In the corner, her broom leaned
Into its body as all brooms do,

Long, light, elegant, fantastic,
And onerous and awful beyond grace.

Our objects are “beyond grace,” and we are beneath it, as our gods leave us when we ignore them. These poems do not recount great triumphs or pivotal moments, but function as snapshots or vignettes of the gods’ day-to-day frustrations living in a godless world. In “The God of Steel Wool,” scouring pads are figured as “Her twisted ones, her spots of rot, her inside-outs /…Her sparrow eggs, her vowels, her little moons /…Her clouds, her silly clouds,” where we see dirt. The gods become scaffolding for startling observations as in “The God of the Vase:”

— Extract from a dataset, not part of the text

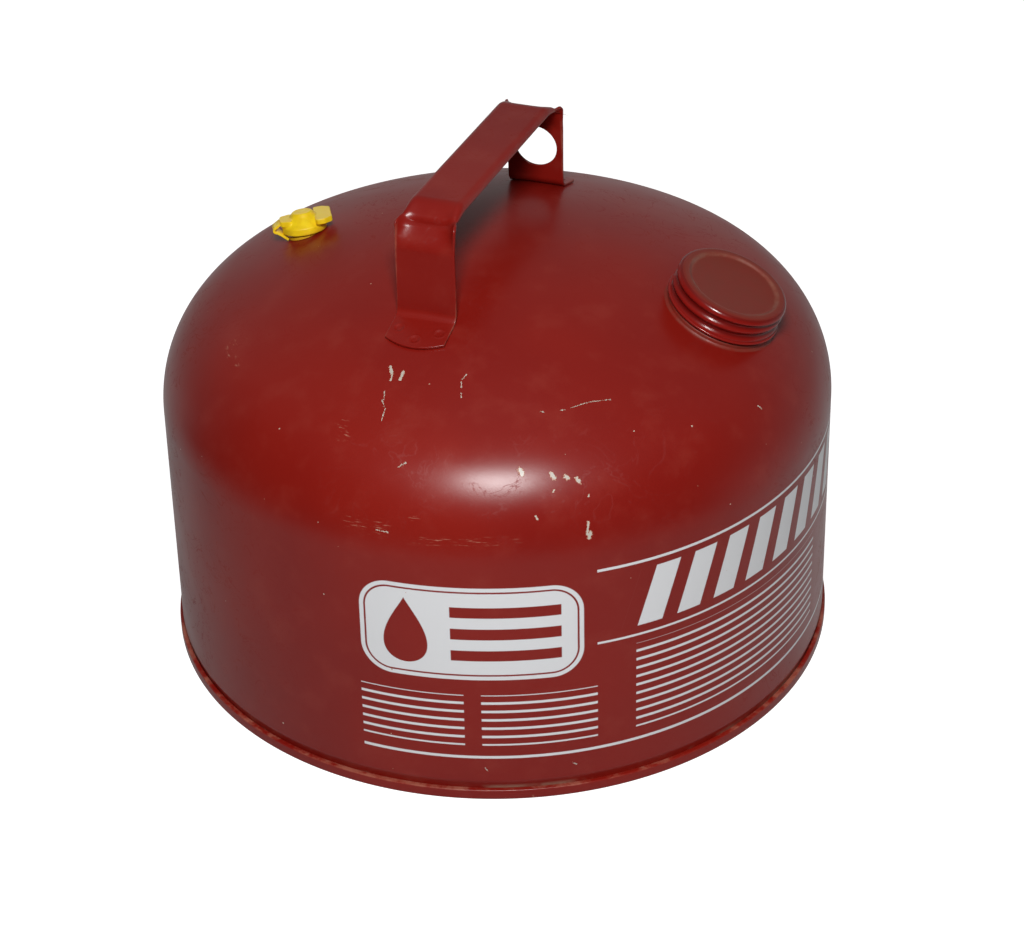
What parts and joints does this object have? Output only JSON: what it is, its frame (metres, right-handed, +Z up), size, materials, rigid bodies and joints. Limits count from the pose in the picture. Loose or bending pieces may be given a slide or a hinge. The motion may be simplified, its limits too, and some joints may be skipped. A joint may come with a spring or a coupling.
{
  "type": "fuel can",
  "caption": "Low round steel fuel can with a domed top, a strap handle, a threaded cap on a tilted neck and a flip-up plastic vent.",
  "frame": {"origin": "centre of the circle that the bottom rim stands on, at the height of the floor", "axes": "+Z up; +X towards the filler neck; +Y towards the handle's leg that has the round hole; the vent is on the -X side"},
  "size_m": [0.2908, 0.2908, 0.2202],
  "materials": {
    "red_paint": "satin red enamel on steel sheet, scuffed",
    "cap_paint": "satin red enamel, a little dustier than the body",
    "yellow_plastic": "semi-matt moulded yellow plastic",
    "gasket_rubber": "matt black",
    "seam_compound": "matt grey",
    "solder": "painted over with the body"
  },
  "bodies": {
    "can": {"body_shell": "red_paint", "bottom_pan": "red_paint", "seam_compound": "seam_compound", "handle_strap": "red_paint", "filler_neck": "red_paint", "neck_solder": "solder", "vent_bush": "yellow_plastic", "vent_hinge_strap": "yellow_plastic"},
    "gasket": {"cap_gasket": "gasket_rubber"},
    "screw_cap": {"filler_cap": "cap_paint"},
    "vent_flap": {"vent_cap": "yellow_plastic"}
  },
  "joints": [
    {"name": "filler_cap_lift", "type": "slide", "parent": "can", "child": "gasket", "axis": [0.3756, 0, 0.9268], "range_m": [0, 0.018]},
    {"name": "filler_cap_turn", "type": "hinge", "parent": "gasket", "child": "screw_cap", "pos_m": [0.0987, 0, 0.16398], "axis": [0.3756, 0, 0.9268], "range_deg": [0, 1440]},
    {"name": "vent_flap_hinge", "type": "hinge", "parent": "can", "child": "vent_flap", "pos_m": [-0.09815, -0.0048, 0.17138], "axis": [0.4771, -0.8622, 0.1701], "range_deg": [0, 135], "deforming": ["vent_hinge_strap"]}
  ],
  "couplings": [
    {"joint": "filler_cap_turn", "follows": "filler_cap_lift", "rad_per_m": 1396.3}
  ]
}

But something missing is not
The same as something missed,

The God of the Vase insists
To anyone who listens, firmly

Lodged and anonymous
At a corner table set for two,

The lilacs and the honeysuckle
Exploding into scent:

Nostalgia is not desire.

Similar moments occur in “The God of Wine,” in which a deity mutters “his only line: The body’s a cheap hotel,” while stumbling around in search of an ice-machine:

The body’s a cheap hotel:
It’s resident transients

Come and go like money.
We are all a kind of money,

Spending ourselves.
The body’s a cheap hotel…

The Penates makes a satisfying capstone for the book. The sequence approaches the problem of American spirituality obliquely, fashioning an allegorical world in which we recognize our own deprivation in these unlikely deities. Love Song with Motor Vehicles admits that, despite all that it lacks, this is the only world we’re granted.